In August, the center puts on the Fresh Paint festival on the Everett waterfront. “It’s an artists-in-action festival, so we ask the artists who are selling through their booths to also have some way to engage the public in their art by demonstrating,” Maren says. “A lot of painters will be painting on site, or people might bring samples of work in progress. A potter might have a wheel. It’s an opportunity for the public to understand the creative process that goes into the final piece, which is a nice way to connect everything.”

The final event of the year comes in September in the form of Schacktoberfest, during which the center turns its gallery space into a glass pumpkin patch, complete with straw bales and 700 glass pumpkins. Visitors during this time also have the opportunity to make their own glass pumpkins. “It’s a wild ten days of pumpkin, pumpkin, pumpkin,” Maren says. “It’s pretty fun; it’s pretty unique.”

But you don’t have to wait for a special event to experience all of the amazing art Schack offers. Upcoming exhibits include “Americans Interned,” a series of works by husband-and-wife artists Chris and Jan Hopkins that explores the experiences of Japanese Americans in World War II internment camps. “It’s a very personal story for the two of them because Jan’s parents met at an internment camp during World War II, and so that’s really where the interest in this project came from for them when they started it five years ago,” Maren says.
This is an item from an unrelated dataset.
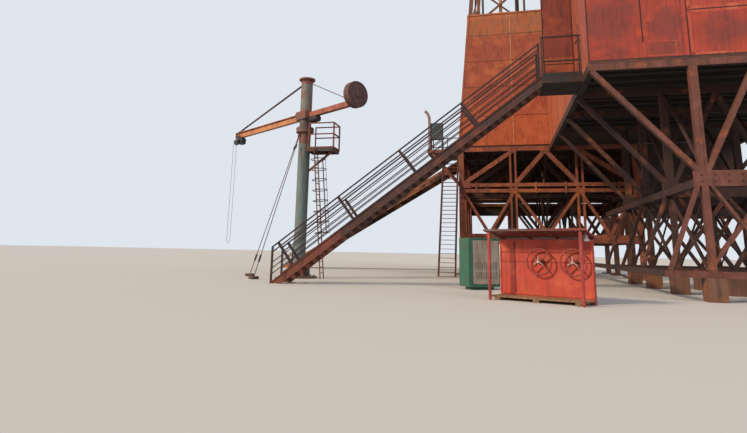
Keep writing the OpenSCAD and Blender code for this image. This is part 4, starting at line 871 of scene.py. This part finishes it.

Later this year, Schack will feature “Voyager,” a solo exhibit by the well-known regional artist Steve Jensen that explores his personal experiences with grief and loss.

We’re really the only arts center like us in the county, and in some ways I don’t know that there’s even anything exactly like what we do further south in Seattle,” Maren says. “Everett is the largest city in Snohomish County, and so there is a real push with regard to encouraging and growing the arts community in this area. We are the largest exhibitor and opportunity for classes and center for the visual arts in Snohomish County, and so we’re unique in that way.”